------ SOURCE MATERIAL ------

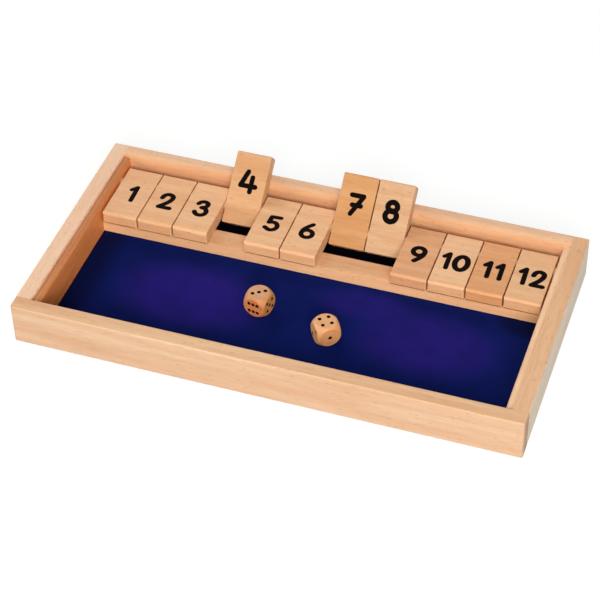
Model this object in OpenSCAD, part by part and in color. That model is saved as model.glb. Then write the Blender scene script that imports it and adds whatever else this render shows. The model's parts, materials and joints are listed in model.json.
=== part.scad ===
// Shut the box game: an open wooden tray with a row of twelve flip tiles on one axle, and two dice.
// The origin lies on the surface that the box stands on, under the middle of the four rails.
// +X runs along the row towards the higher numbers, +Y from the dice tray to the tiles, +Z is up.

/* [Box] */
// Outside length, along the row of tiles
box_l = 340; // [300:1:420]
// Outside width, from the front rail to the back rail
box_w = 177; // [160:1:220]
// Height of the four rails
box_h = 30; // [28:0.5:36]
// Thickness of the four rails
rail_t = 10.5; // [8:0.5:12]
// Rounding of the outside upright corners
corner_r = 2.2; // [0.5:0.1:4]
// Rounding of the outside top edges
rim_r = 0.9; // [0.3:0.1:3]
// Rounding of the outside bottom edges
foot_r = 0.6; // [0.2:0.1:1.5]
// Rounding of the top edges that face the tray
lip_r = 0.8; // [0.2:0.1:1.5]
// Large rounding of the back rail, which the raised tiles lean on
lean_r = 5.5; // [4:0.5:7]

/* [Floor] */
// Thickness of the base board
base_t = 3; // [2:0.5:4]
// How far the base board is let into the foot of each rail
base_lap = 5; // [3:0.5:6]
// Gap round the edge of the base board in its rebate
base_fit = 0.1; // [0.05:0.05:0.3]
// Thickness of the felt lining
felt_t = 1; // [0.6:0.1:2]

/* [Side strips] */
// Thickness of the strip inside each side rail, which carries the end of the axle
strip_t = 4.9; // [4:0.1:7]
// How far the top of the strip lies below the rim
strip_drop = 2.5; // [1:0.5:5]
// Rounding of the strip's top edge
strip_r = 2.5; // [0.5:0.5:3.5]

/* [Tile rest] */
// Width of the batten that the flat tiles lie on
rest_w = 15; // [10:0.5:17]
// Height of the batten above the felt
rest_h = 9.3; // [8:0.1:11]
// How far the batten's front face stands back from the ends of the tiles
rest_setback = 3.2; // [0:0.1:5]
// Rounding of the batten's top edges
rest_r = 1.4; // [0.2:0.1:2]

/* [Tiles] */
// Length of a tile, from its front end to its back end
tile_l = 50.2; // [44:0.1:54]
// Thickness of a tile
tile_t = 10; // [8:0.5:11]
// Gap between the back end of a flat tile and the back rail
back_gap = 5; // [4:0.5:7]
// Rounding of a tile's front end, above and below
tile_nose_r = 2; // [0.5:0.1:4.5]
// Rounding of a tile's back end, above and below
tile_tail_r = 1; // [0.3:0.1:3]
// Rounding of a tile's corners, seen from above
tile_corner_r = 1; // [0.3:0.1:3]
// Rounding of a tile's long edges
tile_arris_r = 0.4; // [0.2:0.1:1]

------

* TASK DETAILS: Repeat the data above exactly.

* RESPONSE BELOW:
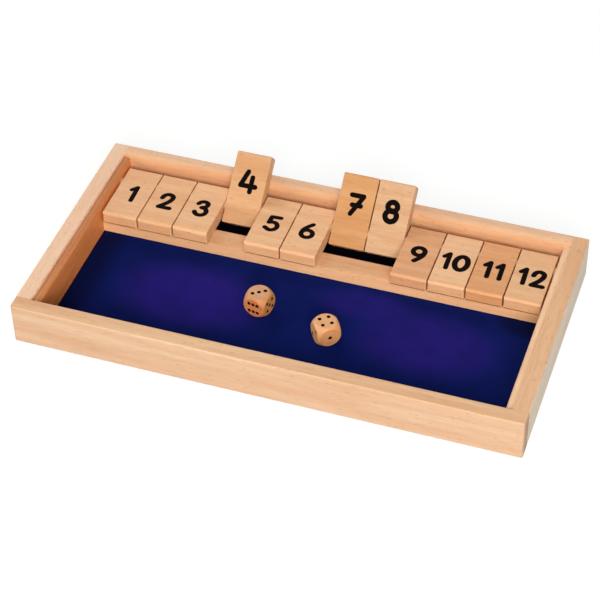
Model this object in OpenSCAD, part by part and in color. That model is saved as model.glb. Then write the Blender scene script that imports it and adds whatever else this render shows. The model's parts, materials and joints are listed in model.json.
=== part.scad ===
// Shut the box game: an open wooden tray with a row of twelve flip tiles on one axle, and two dice.
// The origin lies on the surface that the box stands on, under the middle of the four rails.
// +X runs along the row towards the higher numbers, +Y from the dice tray to the tiles, +Z is up.

/* [Box] */
// Outside length, along the row of tiles
box_l = 340; // [300:1:420]
// Outside width, from the front rail to the back rail
box_w = 177; // [160:1:220]
// Height of the four rails
box_h = 30; // [28:0.5:36]
// Thickness of the four rails
rail_t = 10.5; // [8:0.5:12]
// Rounding of the outside upright corners
corner_r = 2.2; // [0.5:0.1:4]
// Rounding of the outside top edges
rim_r = 0.9; // [0.3:0.1:3]
// Rounding of the outside bottom edges
foot_r = 0.6; // [0.2:0.1:1.5]
// Rounding of the top edges that face the tray
lip_r = 0.8; // [0.2:0.1:1.5]
// Large rounding of the back rail, which the raised tiles lean on
lean_r = 5.5; // [4:0.5:7]

/* [Floor] */
// Thickness of the base board
base_t = 3; // [2:0.5:4]
// How far the base board is let into the foot of each rail
base_lap = 5; // [3:0.5:6]
// Gap round the edge of the base board in its rebate
base_fit = 0.1; // [0.05:0.05:0.3]
// Thickness of the felt lining
felt_t = 1; // [0.6:0.1:2]

/* [Side strips] */
// Thickness of the strip inside each side rail, which carries the end of the axle
strip_t = 4.9; // [4:0.1:7]
// How far the top of the strip lies below the rim
strip_drop = 2.5; // [1:0.5:5]
// Rounding of the strip's top edge
strip_r = 2.5; // [0.5:0.5:3.5]

/* [Tile rest] */
// Width of the batten that the flat tiles lie on
rest_w = 15; // [10:0.5:17]
// Height of the batten above the felt
rest_h = 9.3; // [8:0.1:11]
// How far the batten's front face stands back from the ends of the tiles
rest_setback = 3.2; // [0:0.1:5]
// Rounding of the batten's top edges
rest_r = 1.4; // [0.2:0.1:2]

/* [Tiles] */
// Length of a tile, from its front end to its back end
tile_l = 50.2; // [44:0.1:54]
// Thickness of a tile
tile_t = 10; // [8:0.5:11]
// Gap between the back end of a flat tile and the back rail
back_gap = 5; // [4:0.5:7]
// Rounding of a tile's front end, above and below
tile_nose_r = 2; // [0.5:0.1:4.5]
// Rounding of a tile's back end, above and below
tile_tail_r = 1; // [0.3:0.1:3]
// Rounding of a tile's corners, seen from above
tile_corner_r = 1; // [0.3:0.1:3]
// Rounding of a tile's long edges
tile_arris_r = 0.4; // [0.2:0.1:1]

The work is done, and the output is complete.